I also want to commend Athletics Director Fred Glass and his staff—including coaches Angel Escobedo and Steve Aird—and their current and former players—for all they have done to help make this project a success.
I also want to commend the many design and construction professionals, both internal and external, who have overseen the construction of this splendid new arena.
Conclusion
Wrestling legend and former Big Ten coach, Dan Gable, writes that "when you work together, you win together."3
For IU wrestling and volleyball, Wilkinson Hall will be a place where students learn the importance of working together, as well as the importance of respecting others, playing by the rules, balancing their commitment to their sport with their commitment to their studies, and being relentless competitors.
In this splendid arena, IU student-athletes will demonstrate the dedication, fight, pride, and resilience that are the hallmarks of Indiana University athletics.

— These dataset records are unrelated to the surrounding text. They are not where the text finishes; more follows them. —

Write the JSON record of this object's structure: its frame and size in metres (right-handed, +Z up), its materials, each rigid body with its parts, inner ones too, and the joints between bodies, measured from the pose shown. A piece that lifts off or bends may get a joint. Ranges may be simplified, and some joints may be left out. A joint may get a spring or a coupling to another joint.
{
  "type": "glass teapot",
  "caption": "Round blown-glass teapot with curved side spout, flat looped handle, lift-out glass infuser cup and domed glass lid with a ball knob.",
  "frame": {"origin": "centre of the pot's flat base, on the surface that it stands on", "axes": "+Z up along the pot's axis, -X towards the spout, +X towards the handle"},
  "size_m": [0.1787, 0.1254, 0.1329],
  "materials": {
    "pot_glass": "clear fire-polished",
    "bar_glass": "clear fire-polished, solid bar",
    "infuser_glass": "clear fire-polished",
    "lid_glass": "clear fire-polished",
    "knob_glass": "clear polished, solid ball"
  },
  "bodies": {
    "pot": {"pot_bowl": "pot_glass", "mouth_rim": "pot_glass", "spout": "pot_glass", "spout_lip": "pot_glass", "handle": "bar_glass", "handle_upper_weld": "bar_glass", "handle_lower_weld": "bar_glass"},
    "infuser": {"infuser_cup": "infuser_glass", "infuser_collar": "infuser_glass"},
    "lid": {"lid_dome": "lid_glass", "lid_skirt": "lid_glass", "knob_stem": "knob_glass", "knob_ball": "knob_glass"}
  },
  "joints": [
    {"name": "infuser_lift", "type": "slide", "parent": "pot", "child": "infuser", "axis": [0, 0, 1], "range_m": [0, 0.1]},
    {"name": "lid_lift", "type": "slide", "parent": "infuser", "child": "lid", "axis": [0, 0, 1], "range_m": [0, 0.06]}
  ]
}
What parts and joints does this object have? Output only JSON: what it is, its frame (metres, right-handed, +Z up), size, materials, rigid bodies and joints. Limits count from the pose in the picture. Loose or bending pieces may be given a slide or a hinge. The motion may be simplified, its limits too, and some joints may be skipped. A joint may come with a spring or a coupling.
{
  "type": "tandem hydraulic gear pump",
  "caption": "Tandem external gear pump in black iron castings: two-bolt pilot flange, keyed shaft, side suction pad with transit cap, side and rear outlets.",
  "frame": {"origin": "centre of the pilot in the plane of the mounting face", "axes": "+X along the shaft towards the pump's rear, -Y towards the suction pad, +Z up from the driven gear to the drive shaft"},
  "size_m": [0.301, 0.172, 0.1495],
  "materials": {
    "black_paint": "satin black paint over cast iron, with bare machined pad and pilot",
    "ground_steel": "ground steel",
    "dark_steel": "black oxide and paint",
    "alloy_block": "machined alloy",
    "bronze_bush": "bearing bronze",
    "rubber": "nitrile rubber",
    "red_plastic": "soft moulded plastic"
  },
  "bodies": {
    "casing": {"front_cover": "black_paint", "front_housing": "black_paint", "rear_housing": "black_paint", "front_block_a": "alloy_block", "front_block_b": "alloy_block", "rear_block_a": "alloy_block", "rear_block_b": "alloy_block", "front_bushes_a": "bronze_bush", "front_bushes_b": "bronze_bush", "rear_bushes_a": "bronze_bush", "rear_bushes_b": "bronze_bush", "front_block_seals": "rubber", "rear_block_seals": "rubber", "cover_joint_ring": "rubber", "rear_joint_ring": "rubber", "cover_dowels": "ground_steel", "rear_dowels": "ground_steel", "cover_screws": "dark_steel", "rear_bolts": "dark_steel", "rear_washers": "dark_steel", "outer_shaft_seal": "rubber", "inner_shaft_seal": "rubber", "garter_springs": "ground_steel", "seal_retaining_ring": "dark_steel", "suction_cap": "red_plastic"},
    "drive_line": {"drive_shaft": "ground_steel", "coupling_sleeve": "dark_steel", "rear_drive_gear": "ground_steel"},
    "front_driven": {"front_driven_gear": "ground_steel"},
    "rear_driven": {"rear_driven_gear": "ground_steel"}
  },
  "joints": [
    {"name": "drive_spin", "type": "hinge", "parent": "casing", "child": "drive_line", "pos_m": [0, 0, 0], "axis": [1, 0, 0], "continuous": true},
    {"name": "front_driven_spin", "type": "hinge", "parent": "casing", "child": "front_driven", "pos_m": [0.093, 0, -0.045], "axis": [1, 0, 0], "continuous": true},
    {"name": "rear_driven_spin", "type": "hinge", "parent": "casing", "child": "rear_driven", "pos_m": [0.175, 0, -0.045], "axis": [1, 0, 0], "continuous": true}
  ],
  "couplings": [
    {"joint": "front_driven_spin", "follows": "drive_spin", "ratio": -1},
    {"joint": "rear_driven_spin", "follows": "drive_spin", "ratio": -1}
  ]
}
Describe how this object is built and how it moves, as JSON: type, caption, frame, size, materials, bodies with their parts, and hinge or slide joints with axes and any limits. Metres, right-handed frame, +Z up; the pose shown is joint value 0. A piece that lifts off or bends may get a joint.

All of us look forward to witnessing their athletic and academic triumphs and their continued personal growth.
Source Notes
1. J. Terry Clapacs, Indiana University Bloomington: America's Legacy Campus, (Indiana University Press, 2017), 385-386.
2. Ana Penjak, Hrvoje Karnincic, "Sport And Literature: An Overview of the Wrestling Combats in the Early Literary Texts," International Journal of Humanities and Social Science, Vol. 3, No. 5; March 2013, 50-52.
3. Dan Gable, A Wrestling Life 2: More Inspiring Stories of Dan Gable, (University of Iowa Press, 2017), 5.